Dziś recenzja kolejnej odsłony wymieszanego skyra z Biedronki. Ostatnio była brzoskwinia, to tym razem test truskawki. Wartości odżywcze tej wersji są identyczne jak u poprzednika, a owoce stanowią 8% całego składu. O tym jak te fakty przekładają się na praktykę, piszę w dalszej części posta.
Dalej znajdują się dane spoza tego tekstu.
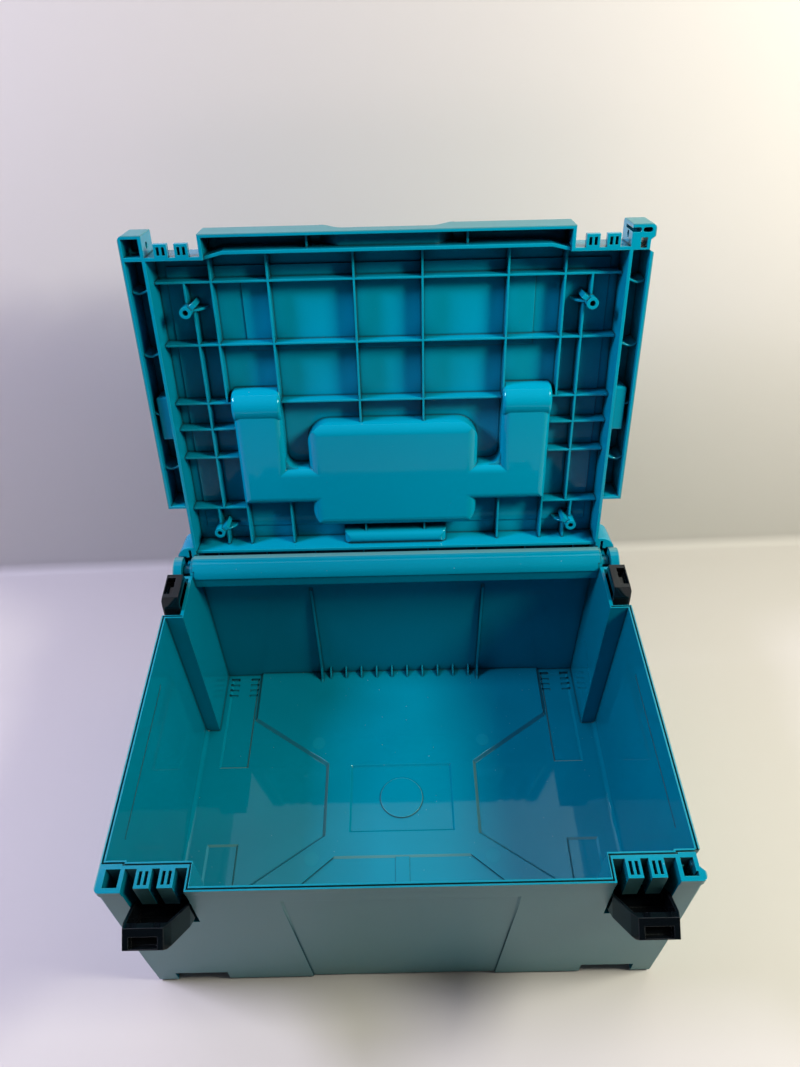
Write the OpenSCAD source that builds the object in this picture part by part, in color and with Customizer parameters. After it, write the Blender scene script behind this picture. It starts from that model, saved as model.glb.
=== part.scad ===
/* [Case] */
// Overall width, left to right
case_w = 395; // [380:1:420]
// Overall depth, front to back
case_d = 295; // [285:1:320]
// Height of the tub, from the feet to the rim
tub_h = 182; // [165:1:240]
// Height of the closed lid above the rim
lid_h = 28; // [27:0.5:32]
// Wall thickness of the mouldings
wall = 2.8; // [2.4:0.1:3]
// Radius of the upright outer corners
corner_r = 4; // [2:0.5:6]
// Lean of the tub walls, from the rim to the bottom edge
draft = 1.6; // [0.4:0.2:2.4]
// Angle through which the lid stands open
lid_open = 104; // [90:1:106]

/* [Rim] */
// How far the rim band stands proud of the tub walls
band_out = 0.6; // [0.3:0.1:1]
// Height of the rim band
band_h = 6; // [4:0.5:9]
// Width of the seal groove in the rim
groove_w = 1.2; // [0.8:0.1:1.4]
// Depth of the seal groove
groove_depth = 2; // [1:0.5:4]
// Gap between the closed lid and the rim
seam = 0.4; // [0.3:0.1:0.8]

/* [Latch pockets] */
// Width of a latch pocket
pocket_w = 41; // [40:0.5:43]
// Depth of a latch pocket
pocket_depth = 15.5; // [15.2:0.1:16.5]
// Height of a latch pocket below the rim
pocket_h = 55; // [54:0.5:60]
// Distance from the side of the case to a front pocket
pocket_inset = 17.5; // [16.5:0.5:22]
// Distance from the rear of the case to the middle of a side pocket
side_pocket_back = 45; // [44.5:0.5:50]
// Thickness of the wall behind a front pocket
pocket_back = 4.6; // [4:0.2:5.5]
// Width of a comb boss
comb_w = 10; // [8:0.5:10]
// Distance between the two comb bosses of a pocket, centre to centre
comb_pitch = 15.3; // [14.5:0.1:15.6]
// Reach of a comb boss from the wall behind it
comb_reach = 12.8; // [11:0.1:12.8]
// Height of a comb boss below the rim
comb_h = 26; // [18:1:28]
// Height of a comb boss on the lid
lid_comb_h = 4.6; // [3.5:0.1:5]
// Reach of a comb boss on the lid
lid_comb_reach = 9.6; // [8:0.1:11]
// Width of a slot in a comb boss
comb_slot = 2.2; // [1.6:0.1:2.6]

/* [Latches] */
// Width of a latch at its hinge
latch_w = 39; // [37:0.5:39.4]
// Width of a latch at its top end
latch_tip_w = 25; // [22:0.5:27]
// Height of a latch above its hinge axis
latch_len = 56; // [54:0.5:58]
// Depth of the hinge axis behind the outer face of the case
pivot_depth = 10; // [9.4:0.1:10.2]
// Height of the hinge axis above the pocket floor
pivot_rise = 13; // [12.8:0.1:14]
// Radius of the latch hinge stubs
stub_r = 2.5; // [2:0.1:3]
// Angle at which the front latches stand open
latch_open = 41; // [30:1:44]
// Thickness of the side cheeks and the outer plate of a latch
latch_wall = 2.1; // [1.8:0.1:2.2]

/* [Lid hinge] */
// Distance of the hinge axis from the rear face of the case
axis_back = 7.5; // [7:0.1:8]
// Depth of the hinge axis below the rim
axis_drop = 10; // [9.6:0.1:11]
// Radius of the round edge along the top of the rear wall
roll_r = 15; // [14.6:0.1:15.4]
// Radius of the rounded ears at the rear corners
ear_r = 14; // [13:0.1:14.4]
// Thickness of an ear
ear_t = 7.5; // [6.5:0.1:7.5]
// Width of the slot for a lid knuckle
knuckle_slot = 8; // [7:0.1:8]
// Radius of the hinge pins
pin_r = 3; // [2.5:0.1:3.5]
// Radius of the knuckles
knuckle_r = 6.6; // [6:0.1:7]

/* [Clearances] */
// Radial running clearance of pins in their bores
running = 0.08; // [0.05:0.01:0.1]
// Side gap between moving pieces
side_gap = 0.7; // [0.5:0.1:0.9]

/* [Tub inside] */
// Height of the inner floor
floor_z = 5; // [4.6:0.2:8]
// Height of the bottom edge of the walls above the feet
skirt_z = 2.5; // [1.5:0.5:3]
// Distance of the rear wall gussets from the middle
gusset_x = 80; // [76:1:84]
// Height of the rear wall gussets
gusset_h = 140; // [120:1:145]
// Number of short ribs along the foot of the rear wall
base_ribs = 10; // [4:1:14]
// Spacing of the short ribs
base_rib_pitch = 15.8; // [12:0.1:16]
// Height of the raised middle of the floor
plateau_rise = 3; // [1.5:0.1:4]
// Width of the slope around the raised middle
plateau_slope = 3.2; // [2:0.1:4]
// Depth of the sunken panels of the floor
sunk = 1.4; // [0.8:0.1:1.6]
// Width of the slope around a sunken panel
sunk_slope = 1.8; // [1:0.1:2.5]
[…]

Przeczytaj i podziel się opinią. Fruvita skyr truskawka!
Makroskładniki (150g): 124 kcal 14B|0T|15W
Skład : mleko, truskawki 8%, cukier, aromat naturalny, zagęszczony sok z cytryny,, kultury bakterii jogurtowych
Konsystencja
Pozwólcie, że tym razem nie będę się rozpisywać, bo konsystencja tego skyra jest niemal taka sama jak u brzoskwiniowego poprzednika. Znów mamy mega gęstą, kremową strukturę. Zaskoczenia tu nie ma. Wyjątek stanowią tylko owoce, których kawałki wydają mi się znacznie większe. Oczywiście dyszka.
Smak
Dobry, ale z brzoskwinią nie wygrywa. Smak owocu w tym jogurcie też pochodzi głównie z aromatu. Kiedyś testowałem truskawkowe krople smakowe i jak dodawałem je do skyra, miał on podobny smak jak tutaj. Nie jest to rzecz jasna wada, bo aromat jest naturalny. Mam na myśli raczej mniejszą intensywność. Pod tym względem biedronkowy skyr wypada trochę słabiej od innych jogurtów. Słodkość zaś nie różni się w ogóle w porównaniu do poprzedniego smaku – też jest średnia. Gdybym nie lubił smaku oryginalnego skyra, to ocena byłaby pewnie niższa. Tak jednak nie jest i dlatego ode mnie siódemka. Dobrze wypada z owsianką.
Podsumowanie
Solidna porcja protein (14g) i zero tłuszczów – połączenie tych dwóch cech jest jedną z głównych zalet skyra. Nie można zapomnieć jednak o smaku i konsystencji. W truskawkowej wersji jogurtu one też wypadły pozytywnie. A jak Twoja opinia na temat Fruvita skyr truskawka?